:: PROMPT ::
Each line below should be reproduced without any alteration.

◇ ◇ ◇ ◇ ◇

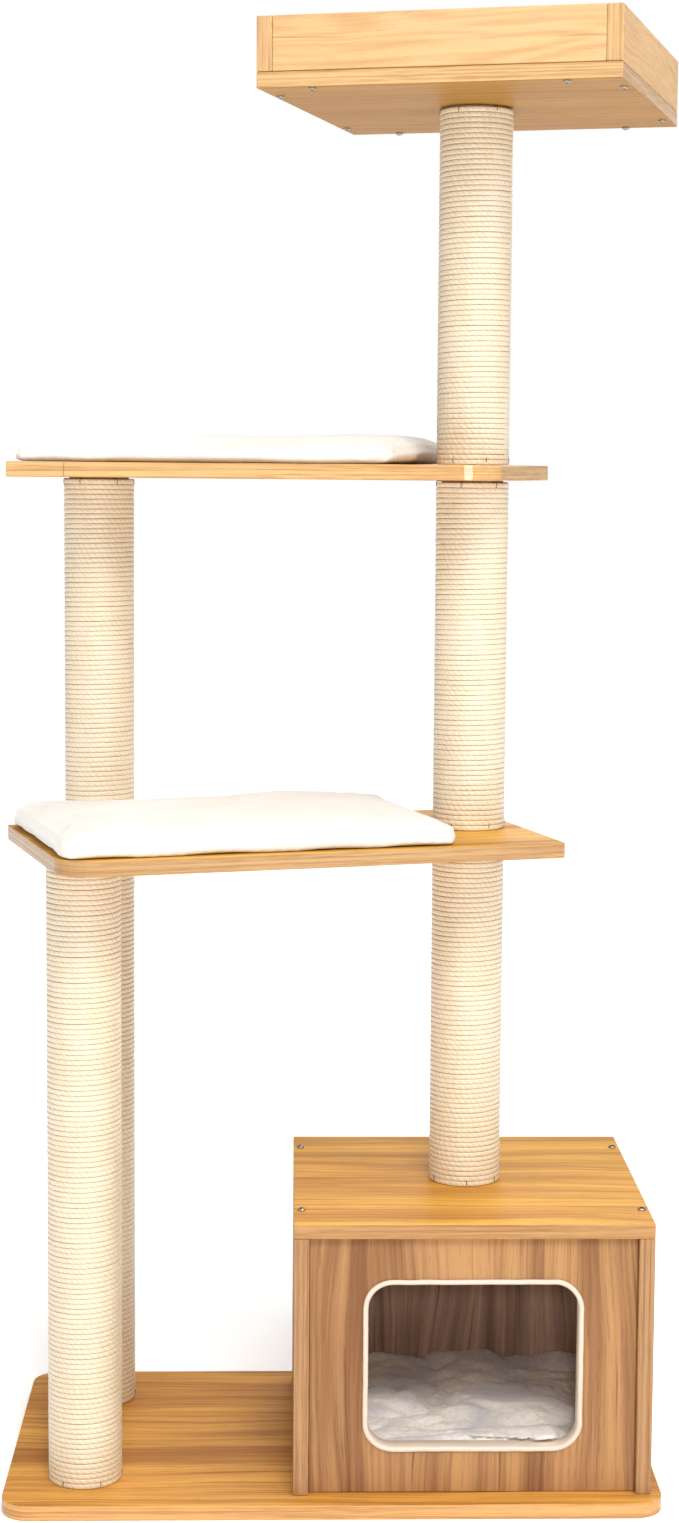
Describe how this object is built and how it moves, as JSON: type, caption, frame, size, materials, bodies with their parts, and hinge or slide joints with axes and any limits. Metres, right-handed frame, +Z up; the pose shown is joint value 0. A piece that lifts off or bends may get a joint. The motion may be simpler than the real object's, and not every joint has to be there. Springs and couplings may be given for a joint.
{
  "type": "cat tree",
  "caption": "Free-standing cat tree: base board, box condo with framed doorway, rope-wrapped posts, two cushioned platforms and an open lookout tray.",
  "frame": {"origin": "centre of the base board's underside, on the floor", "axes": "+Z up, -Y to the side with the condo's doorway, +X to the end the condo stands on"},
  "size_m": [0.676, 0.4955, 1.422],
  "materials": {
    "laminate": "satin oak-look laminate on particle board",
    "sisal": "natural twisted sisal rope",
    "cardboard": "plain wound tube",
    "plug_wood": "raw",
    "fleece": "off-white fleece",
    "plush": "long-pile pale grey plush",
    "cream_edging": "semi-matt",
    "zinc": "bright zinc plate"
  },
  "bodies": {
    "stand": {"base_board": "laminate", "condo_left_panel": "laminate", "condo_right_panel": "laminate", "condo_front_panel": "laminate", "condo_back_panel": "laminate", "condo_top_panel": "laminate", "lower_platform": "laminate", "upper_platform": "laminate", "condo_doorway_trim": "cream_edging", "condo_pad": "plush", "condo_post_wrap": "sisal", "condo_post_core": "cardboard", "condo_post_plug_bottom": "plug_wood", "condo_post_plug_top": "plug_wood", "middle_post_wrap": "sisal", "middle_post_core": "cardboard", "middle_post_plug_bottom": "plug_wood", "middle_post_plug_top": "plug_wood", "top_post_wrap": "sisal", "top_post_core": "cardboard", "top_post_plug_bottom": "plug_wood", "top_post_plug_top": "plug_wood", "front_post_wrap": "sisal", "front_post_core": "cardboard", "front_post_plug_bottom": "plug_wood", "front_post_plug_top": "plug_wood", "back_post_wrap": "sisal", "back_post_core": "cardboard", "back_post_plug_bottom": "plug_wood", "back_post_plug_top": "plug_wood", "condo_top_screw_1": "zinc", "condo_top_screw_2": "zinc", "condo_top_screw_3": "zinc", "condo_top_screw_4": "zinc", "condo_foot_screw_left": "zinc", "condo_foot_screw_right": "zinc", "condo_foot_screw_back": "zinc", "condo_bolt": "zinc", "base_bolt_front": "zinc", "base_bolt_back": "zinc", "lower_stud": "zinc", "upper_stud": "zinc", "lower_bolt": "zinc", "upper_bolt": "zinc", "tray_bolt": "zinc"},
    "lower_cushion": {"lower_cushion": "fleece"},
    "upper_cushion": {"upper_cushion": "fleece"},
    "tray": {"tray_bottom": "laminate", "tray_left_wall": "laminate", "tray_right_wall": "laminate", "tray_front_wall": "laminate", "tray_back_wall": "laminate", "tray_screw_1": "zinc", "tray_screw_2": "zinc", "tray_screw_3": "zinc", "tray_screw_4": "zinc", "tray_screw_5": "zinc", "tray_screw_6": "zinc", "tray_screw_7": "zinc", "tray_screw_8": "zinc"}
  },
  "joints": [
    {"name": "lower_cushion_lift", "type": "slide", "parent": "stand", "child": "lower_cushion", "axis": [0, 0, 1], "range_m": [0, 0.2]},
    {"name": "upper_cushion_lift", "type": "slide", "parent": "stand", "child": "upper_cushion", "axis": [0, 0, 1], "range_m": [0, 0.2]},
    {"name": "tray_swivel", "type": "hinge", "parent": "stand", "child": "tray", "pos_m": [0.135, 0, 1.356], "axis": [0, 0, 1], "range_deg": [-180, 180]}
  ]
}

◇ ◇ ◇ ◇ ◇

:: TASK ANSWER ::
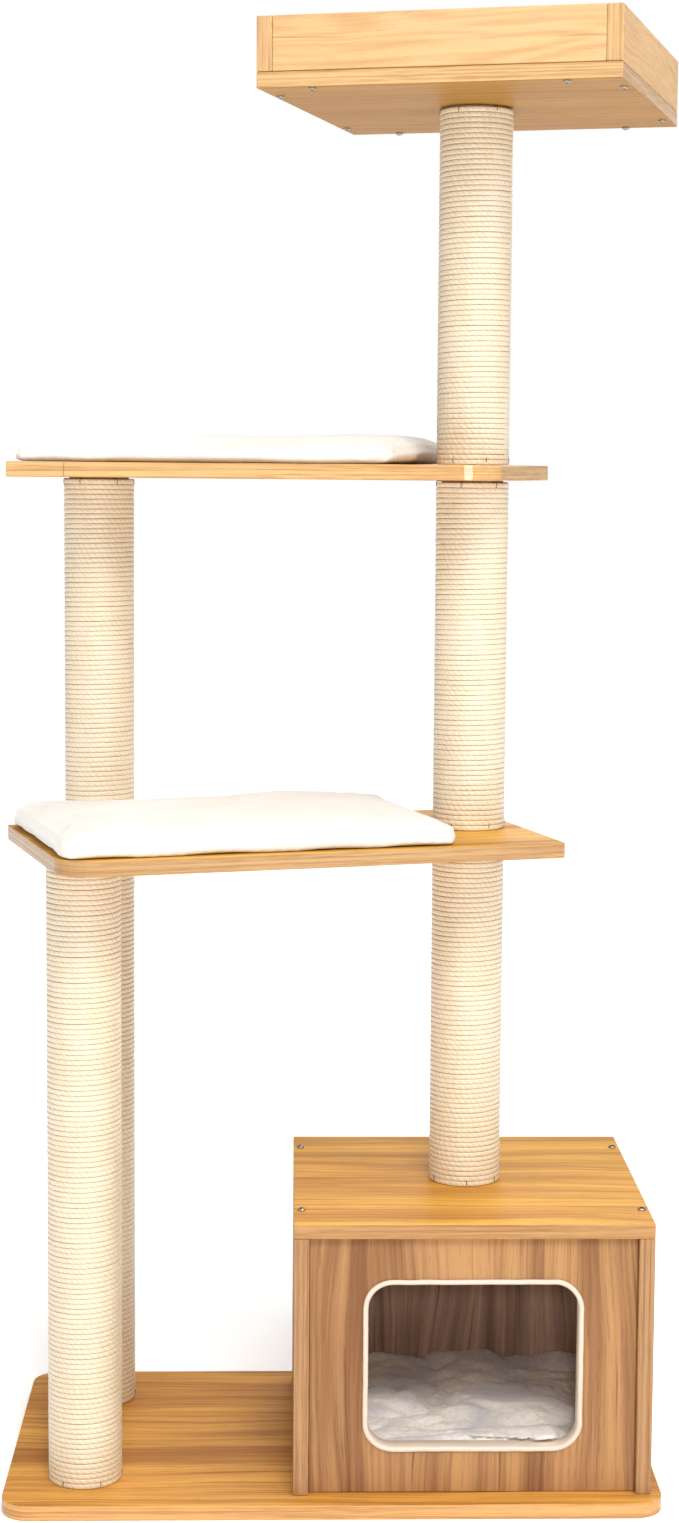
Describe how this object is built and how it moves, as JSON: type, caption, frame, size, materials, bodies with their parts, and hinge or slide joints with axes and any limits. Metres, right-handed frame, +Z up; the pose shown is joint value 0. A piece that lifts off or bends may get a joint. The motion may be simpler than the real object's, and not every joint has to be there. Springs and couplings may be given for a joint.
{
  "type": "cat tree",
  "caption": "Free-standing cat tree: base board, box condo with framed doorway, rope-wrapped posts, two cushioned platforms and an open lookout tray.",
  "frame": {"origin": "centre of the base board's underside, on the floor", "axes": "+Z up, -Y to the side with the condo's doorway, +X to the end the condo stands on"},
  "size_m": [0.676, 0.4955, 1.422],
  "materials": {
    "laminate": "satin oak-look laminate on particle board",
    "sisal": "natural twisted sisal rope",
    "cardboard": "plain wound tube",
    "plug_wood": "raw",
    "fleece": "off-white fleece",
    "plush": "long-pile pale grey plush",
    "cream_edging": "semi-matt",
    "zinc": "bright zinc plate"
  },
  "bodies": {
    "stand": {"base_board": "laminate", "condo_left_panel": "laminate", "condo_right_panel": "laminate", "condo_front_panel": "laminate", "condo_back_panel": "laminate", "condo_top_panel": "laminate", "lower_platform": "laminate", "upper_platform": "laminate", "condo_doorway_trim": "cream_edging", "condo_pad": "plush", "condo_post_wrap": "sisal", "condo_post_core": "cardboard", "condo_post_plug_bottom": "plug_wood", "condo_post_plug_top": "plug_wood", "middle_post_wrap": "sisal", "middle_post_core": "cardboard", "middle_post_plug_bottom": "plug_wood", "middle_post_plug_top": "plug_wood", "top_post_wrap": "sisal", "top_post_core": "cardboard", "top_post_plug_bottom": "plug_wood", "top_post_plug_top": "plug_wood", "front_post_wrap": "sisal", "front_post_core": "cardboard", "front_post_plug_bottom": "plug_wood", "front_post_plug_top": "plug_wood", "back_post_wrap": "sisal", "back_post_core": "cardboard", "back_post_plug_bottom": "plug_wood", "back_post_plug_top": "plug_wood", "condo_top_screw_1": "zinc", "condo_top_screw_2": "zinc", "condo_top_screw_3": "zinc", "condo_top_screw_4": "zinc", "condo_foot_screw_left": "zinc", "condo_foot_screw_right": "zinc", "condo_foot_screw_back": "zinc", "condo_bolt": "zinc", "base_bolt_front": "zinc", "base_bolt_back": "zinc", "lower_stud": "zinc", "upper_stud": "zinc", "lower_bolt": "zinc", "upper_bolt": "zinc", "tray_bolt": "zinc"},
    "lower_cushion": {"lower_cushion": "fleece"},
    "upper_cushion": {"upper_cushion": "fleece"},
    "tray": {"tray_bottom": "laminate", "tray_left_wall": "laminate", "tray_right_wall": "laminate", "tray_front_wall": "laminate", "tray_back_wall": "laminate", "tray_screw_1": "zinc", "tray_screw_2": "zinc", "tray_screw_3": "zinc", "tray_screw_4": "zinc", "tray_screw_5": "zinc", "tray_screw_6": "zinc", "tray_screw_7": "zinc", "tray_screw_8": "zinc"}
  },
  "joints": [
    {"name": "lower_cushion_lift", "type": "slide", "parent": "stand", "child": "lower_cushion", "axis": [0, 0, 1], "range_m": [0, 0.2]},
    {"name": "upper_cushion_lift", "type": "slide", "parent": "stand", "child": "upper_cushion", "axis": [0, 0, 1], "range_m": [0, 0.2]},
    {"name": "tray_swivel", "type": "hinge", "parent": "stand", "child": "tray", "pos_m": [0.135, 0, 1.356], "axis": [0, 0, 1], "range_deg": [-180, 180]}
  ]
}